Building Your First Experiment

This tutorial walks through the same workflow used in examples/minimal_experiment/main.py, breaking each piece down so you can adapt it to your own project.

from crystallize import data_source, FrozenContext
@data_source
def fetch_numbers(ctx: FrozenContext) -> list[int]:
"""Return the baseline payload that enters the pipeline."""
return [0, 0, 0]

Datasources can load from disk, call APIs, or synthesise data. They run once per replicate and should be deterministic with respect to the context.

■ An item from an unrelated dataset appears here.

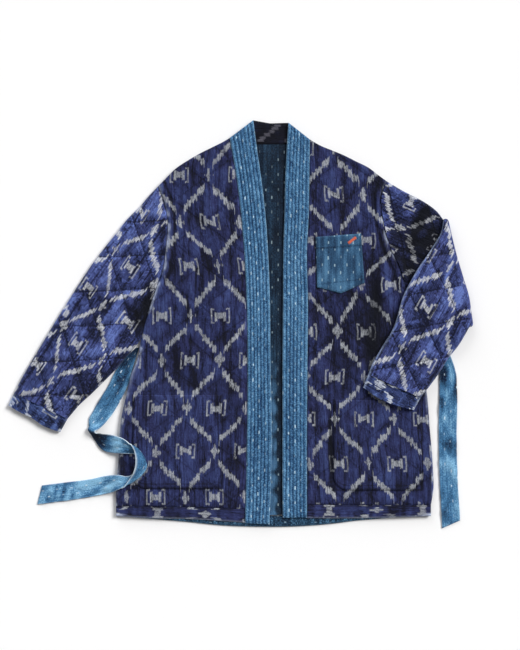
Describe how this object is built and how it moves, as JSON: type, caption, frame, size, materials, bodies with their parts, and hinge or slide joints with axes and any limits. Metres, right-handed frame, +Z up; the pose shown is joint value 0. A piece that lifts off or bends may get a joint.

from crystallize import pipeline_step
@pipeline_step()
def add_delta(data: list[int], ctx: FrozenContext, *, delta: float = 0.0) -> list[float]:
"""Inject a configurable delta (supplied by treatments or defaults)."""
return [x + delta for x in data]
@pipeline_step()
def summarize(data: list[float], ctx: FrozenContext):
"""Record the total while preserving the data for downstream steps."""
return data, {"total": sum(data)}

Notes:

  • Keyword-only parameters (delta) are pulled from the context when you instantiate the step without explicitly passing them.
  • Returning (data, metrics) adds entries to the metrics collector while forwarding the data to the next step.
  • Set @pipeline_step(cacheable=True) to enable step-level caching. Crystallize hashes the step definition, explicit parameters, and input data before writing to .cache/.
from crystallize import treatment, hypothesis, verifier
from scipy.stats import ttest_ind
boost_total = treatment("boost_total", {"delta": 10.0})
@verifier
def welch_t_test(baseline, treatment, alpha: float = 0.05):
stat, p_value = ttest_ind(
treatment["total"], baseline["total"], equal_var=False
)
return {"p_value": p_value, "significant": p_value < alpha}
@hypothesis(verifier=welch_t_test(), metrics="total")
def order_by_p_value(result: dict[str, float]) -> float:
return result.get("p_value", 1.0)
  • Treatments merge their payload into the context before each replicate. They never mutate existing keys—immutability is enforced by FrozenContext.
  • Hypotheses pair a verifier (statistical test) with a ranker, so you can sort treatments by any metric you care about.
from crystallize import Experiment, Pipeline, ParallelExecution
experiment = (
Experiment.builder("basic")
.datasource(fetch_numbers())
.add_step(add_delta())
.add_step(summarize())
.plugins([ParallelExecution(max_workers=4)])
.treatments([boost_total()])
.hypotheses([order_by_p_value])
.replicates(12)
.build()
)
result = experiment.run()

What you get:

  • Metrics: result.metrics.baseline.metrics["total"] and the treatment equivalent contain per-replicate lists.
  • Hypothesis summary: result.get_hypothesis("order_by_p_value").results returns the p-value and significance flag.
  • Artifacts: If any step called ctx.artifacts.add("file.txt", b"..."), the default ArtifactPlugin saves them under data/basic/v0/replicate_*/....

Default plugins (ArtifactPlugin, SeedPlugin, LoggingPlugin) are attached automatically. Override them by passing your own list to .plugins([...]).

  • Caching: Add @pipeline_step(cacheable=True) to expensive steps and watch the CLI highlight cached runs.
  • Concurrency: Switch ParallelExecution to ParallelExecution(executor_type="process") for CPU-bound workloads.
  • More metrics: Return additional metrics from steps or call ctx.metrics.add directly for richer hypothesis inputs.
  • Experiment Graphs: When you need multi-stage workflows, declare outputs (Artifact) and load them from downstream experiments via ExperimentGraph.